If the government is serious about promoting Pakistani industry and exports, it should do so by developing the infrastructure for a local market. If it must do so by ignoring subsidies, then so be it. In the long run, that will be the best form of “relief” to the people of Pakistan.

Published in The Express Tribune, June 21st, 2010.


Zubair Faisal Abbasi | 12 years ago | Reply The development experience (look at the Gang of four between 1950-1980s) of a number of now-developed countries shows that subsidies, export promotion, infants industry protection and other related 'bad policies' have been part of development policy. Such measures are now discouraged under Washington consensus and neoliberal orthodoxy. Is it not a classical case on 'kicking away the ladder'? Now developed countries used bad policies (even at the firm level) under industrial policy regimes which they now ask the less developed countries not to use such policies. How agriculture is now managed in the developed world and how industry was managed earlier are clear examples of 'economic policy advice of hypocrisy'. Prof. Has-Joon Chang has written a lot on such 'Bad Samaritans'. It is also important to note the global GDP growth rate under 'bad policies' was higher than the it was under 'good policies' - of stabilization, privatization, and liberalization. I think economics which does not use eye of history cannot be a good economics.

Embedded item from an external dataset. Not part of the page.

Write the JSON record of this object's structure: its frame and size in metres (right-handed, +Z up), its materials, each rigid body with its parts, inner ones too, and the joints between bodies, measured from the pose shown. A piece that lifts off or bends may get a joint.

Meekal Ahmed | 12 years ago | Reply The long and short of it is that subsidies should be well-targeted and not open-ended. Easier said than done but when will we make a start? It has been 62 years. It is a mistake to think that subsidies are needed for development. That is usually low down on the list of priorities: skilled labor, good infrastructure, rule of law, enforcement of contracts, transparency, etc. These things matter, not subsidies and tax-holidays.